LINCOLN – About 175 new full- and part-time jobs will be created when Wal-Mart transforms its West Broadway store into a 24-hour Supercenter, set to open in late 2008.
Wal-Mart’s announcement followed a 45-minute meeting with town officials Wednesday.
The Lincoln proposal calls for razing the 55,000-square-foot discount store and replacing it with a 99,000-square-foot Supercenter, including an expanded retail area and a full-service grocery store, said Christopher Buchanan, a Wal-Mart spokesman.
“Our store in Lincoln is a popular one, and our customers frequently ask, ‘Hey, when are we getting a Supercenter?’ We felt it was time to offer them one,” Buchanan said. “We are excited about it. It’s a good site for us. We’re not building across town or on a totally new site.”
If the project is approved, construction could begin this summer. No cost estimates are available.
The announcement came less than two days after Bangor’s planning board approved a $23.6 million, 209,000-square-foot Supercenter off Stillwater Avenue. That store is to replace a smaller Wal-Mart a quarter-mile away.
Rumored for years, Wal-Mart’s expansion is the latest sign of Lincoln’s growing stature as a regional hub for commerce, health services and tourism, Town Council Chairman Steve Clay said.
“It sends a good message that the town is in good economic shape,” Clay said. “It might draw more businesses in town when people see that Wal-Mart was willing to make this commitment.”
With a population of 5,200, Lincoln is a rural town an hour north of Bangor off Interstate 95.
Over the past year, Lincoln’s paper mill added a $36 million tissue machine, creating about 40 jobs; Penobscot Valley Hospital finished a new surgical suite; land sales and construction along Lincoln’s 14 lakes have boomed; and a Veterans Administration clinic on River Road is due to open next month. Since 2003, at least six new retail businesses have opened or expanded along West Broadway, one of the town’s main thoroughfares.

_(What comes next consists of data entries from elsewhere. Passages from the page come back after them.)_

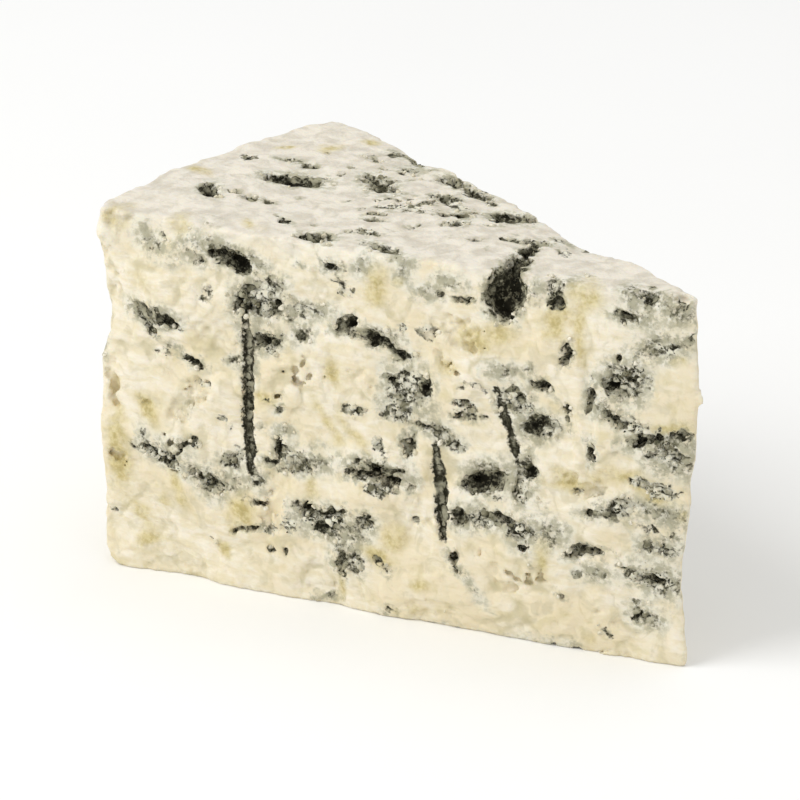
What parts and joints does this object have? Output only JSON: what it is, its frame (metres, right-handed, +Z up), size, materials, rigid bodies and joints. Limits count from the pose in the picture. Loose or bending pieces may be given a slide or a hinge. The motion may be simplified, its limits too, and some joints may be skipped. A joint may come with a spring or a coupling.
{
  "type": "blue cheese wedge",
  "caption": "Wedge of blue-veined cheese with uneven cut faces, open hollows, pits and needle channels, a rounded rind edge and a flat base to stand on.",
  "frame": {"origin": "middle of the bounding box's base, on the surface that the wedge stands on", "axes": "+X from the rind to the tip, +Z up, and the cut face with the named hollows on the -Y side"},
  "size_m": [0.101, 0.0556, 0.06],
  "materials": {
    "blue_cheese": "moist, waxy cream paste, blue-green to grey where mould has grown"
  },
  "bodies": {
    "root": {"cheese_wedge": "blue_cheese"}
  },
  "joints": []
}
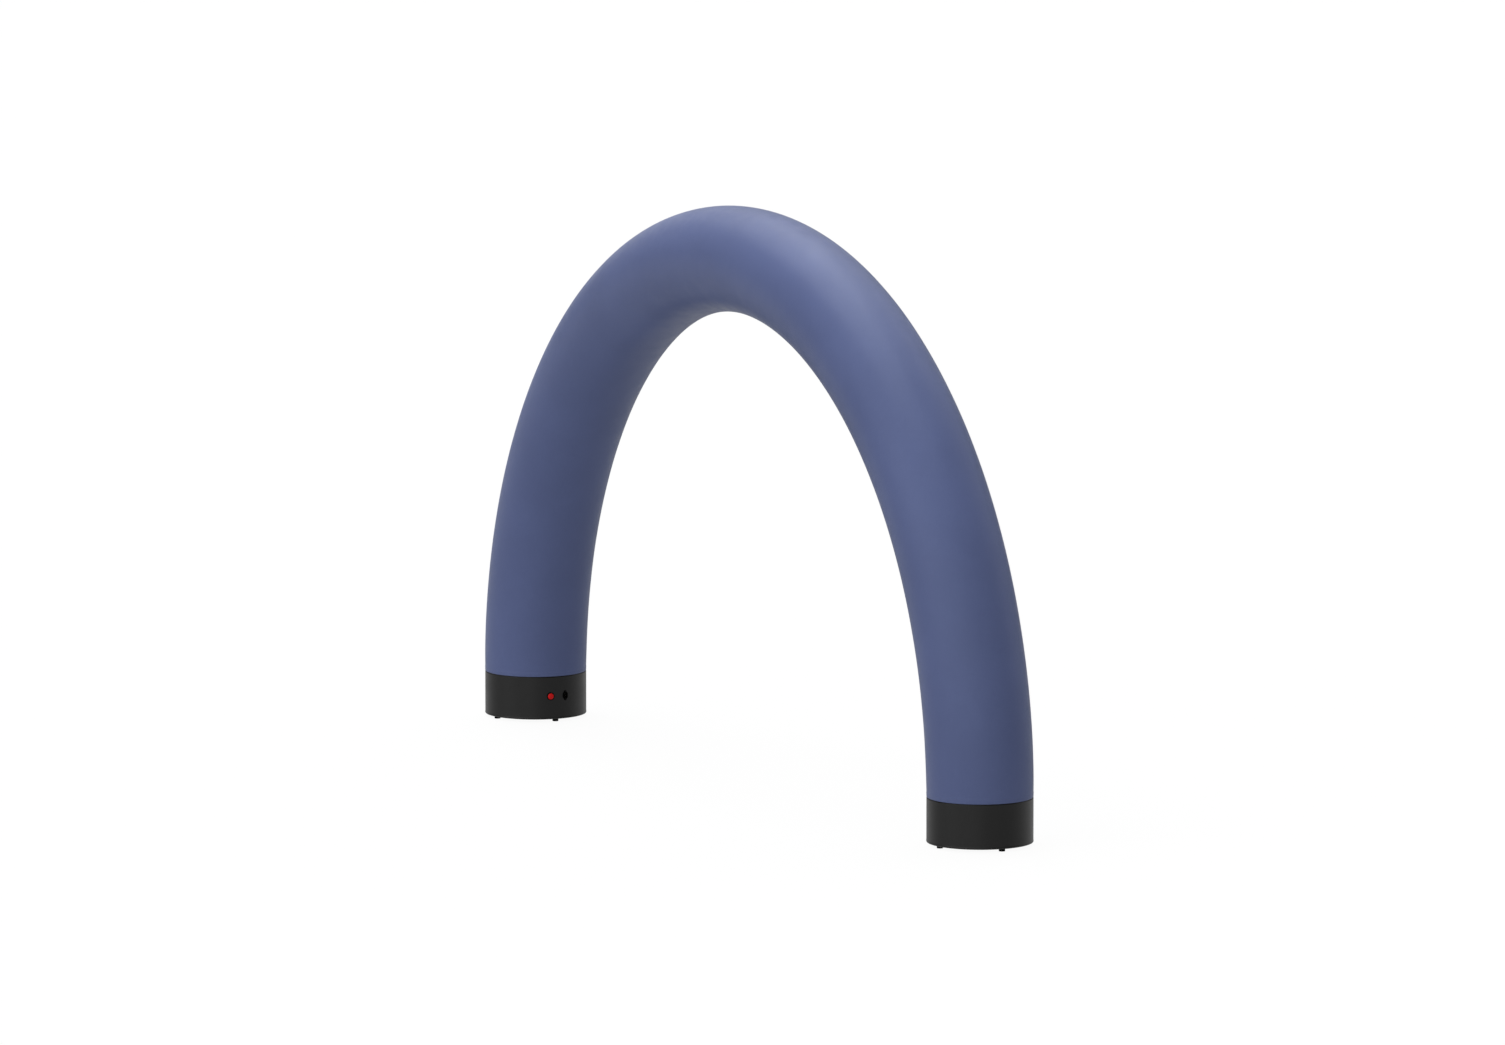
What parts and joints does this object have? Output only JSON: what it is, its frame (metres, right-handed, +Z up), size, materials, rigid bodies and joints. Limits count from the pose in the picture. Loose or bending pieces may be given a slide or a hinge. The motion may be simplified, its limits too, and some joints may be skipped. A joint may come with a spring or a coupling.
{
  "type": "inflatable arch",
  "caption": "Half-circle arch of air-filled slate-blue cloth on dark drum bases with rubber feet, a red push button and a power inlet, for people to walk through.",
  "frame": {"origin": "on the floor, midway between the bases", "axes": "+X from the base with the controls towards the plain base, +Y through the archway, +Z up"},
  "size_m": [5.0484, 0.509, 2.7568],
  "materials": {
    "cloth": "matte coated cloth, fine plain weave",
    "drum": "satin dark grey enamel",
    "rubber": "matte",
    "black_plastic": "satin",
    "red_plastic": "gloss"
  },
  "bodies": {
    "arch": {"arch_skin": "cloth", "base_far": "drum", "base_near": "drum", "foot_far_1": "rubber", "foot_far_2": "rubber", "foot_far_3": "rubber", "foot_far_4": "rubber", "foot_near_1": "rubber", "foot_near_2": "rubber", "foot_near_3": "rubber", "foot_near_4": "rubber", "button_bezel": "black_plastic", "power_inlet": "black_plastic"},
    "button": {"button_cap": "red_plastic"}
  },
  "joints": [
    {"name": "button_press", "type": "slide", "parent": "arch", "child": "button", "axis": [-0.9848, 0.1736, 0], "range_m": [0, 0.003], "stiffness_N_per_m": 400}
  ]
}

“Wal-Mart’s expansion will draw many more people to Lincoln who will not only shop Wal-Mart but will also visit other stores in town,” Town Manager Glenn Aho said.
Wal-Mart store managers told employees about three weeks ago that an expansion would be occurring this spring. Engineers have been doing soil sampling tests on site for about two weeks. Wal-Mart briefed town officials as a courtesy, Buchanan said.
The company must seek permits with the state Department of Environmental Protection, Department of Transportation and Lincoln’s planning board. No application dates have been set, Buchanan said, but Wal-Mart is working with DEP and hopes to begin the application process soon.
The existing store employs 107 full- and part-time workers. No other retailers are part of the expansion, Buchanan said.
Though Wal-Mart has a reputation for being unfriendly to small-town America, particularly downtowns, Aho didn’t expect Lincoln merchants would fight the expansion. Lincoln’s downtown is small and most stores have existed comfortably with the existing Wal-Mart for years, he said.
“Our downtown merchants have niche markets,” Aho said, “and they [Wal-Mart] are not doing a tire and lube facility, no drive-through pharmacy.”
Wal-Mart might challenge the local food stores, Hannaford and Steaks N’Stuff, and 24-hour convenience gas marts. It will have an expanded general merchandise area and a full-service grocery store featuring a bakery, delicatessen, frozen foods, meat and dairy departments, and a fresh produce section.
The Supercenter, Wal-Mart’s 13th in Maine, is supposed to increase the town’s tax base without necessarily increasing the strain on town municipal services or infrastructure, Clay said.
Also known as Route 6, West Broadway is a state road, and Wal-Mart does not anticipate the expansion generating significant traffic problems, Buchanan said. The company will pay for road improvements to ease traffic at the new site.